By His Bootstraps: re-reading it 20 years later
Twenty years after my first reading of By His Bootstraps, I'm proud to say I no longer fear time travel. So that's a W.
And weirdly, for such a plot-heavy book, I was still surprised at parts, particularly later on, involving a character named Diktor. And the way Heinlein kept looping the plot around and around in a Cat's-Cradley kind of way, was ingenious in a fun way (more than an actually ingenious way). But you don't pick up a paperback with a sexy Scandinavian Angel woman on the cover expecting Jorge Luis Borges, say.
The real benefit of reading it again was that it brought me back to that time in college in Charlottetown.

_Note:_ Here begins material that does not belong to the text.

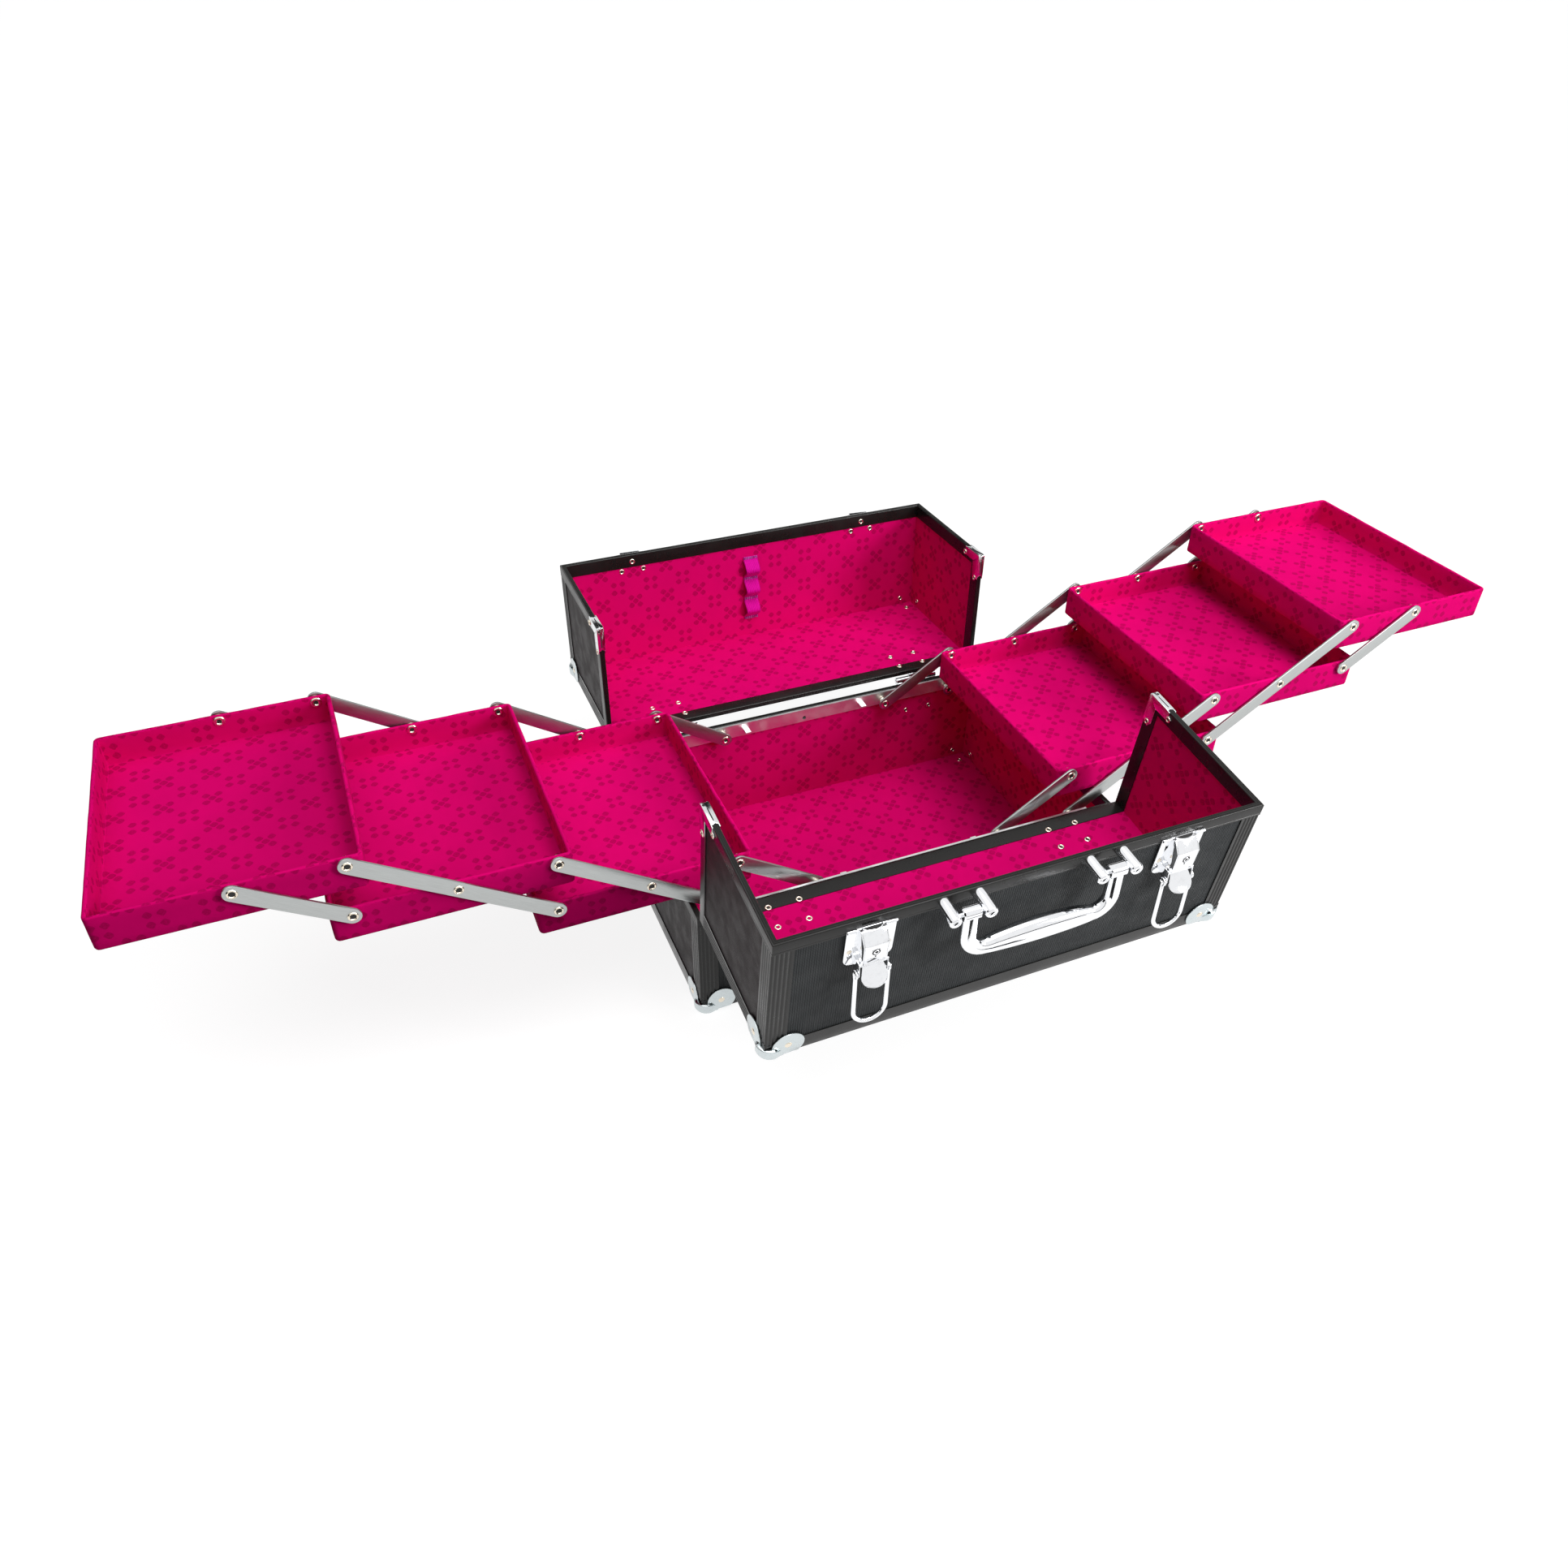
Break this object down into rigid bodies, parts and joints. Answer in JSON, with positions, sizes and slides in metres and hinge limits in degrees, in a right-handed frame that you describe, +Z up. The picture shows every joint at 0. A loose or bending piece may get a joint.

In the intervening years, I received exactly one postcard from Momoko Yoshida. I was a reporter on the south coast of Labrador, the Straits area, living in English Point, a town of 50. My P.O. Box was literally 1. And on one snowy day, a postcard arrived from Momoko Yoshida, from Hawaii.
What was written was for me and me alone.
Actually, I'm totally kidding. I can’t find it just now, otherwise I’d share it. It’d probably make this part more impactful.
A couple of years later, I found myself in Barrie, Ontario, where Mom and Dad had a house they were selling, which I essentially squatted in. I was jobless for a couple months. In January in Barrie, Ontario. So you can imagine what that does to one’s mental health. I remember there was a house on the street corner that was like a tombstone emporium. No shit. The lawn was full of blank tombstones. That did little for my anxiety. One day, in the frenzy of my own mind, I looked up and saw an elderly Japanese woman, strolling among the tombstones with her hands behind her back, a husband trailing behind her.
Momoko Yoshida, I thought.
Then I thought nothing of it. Not until I went back to the empty house to try and sleep. But every time I closed my eyes, all I could see was the elderly hand of Momoko Yoshida, knocking at my door.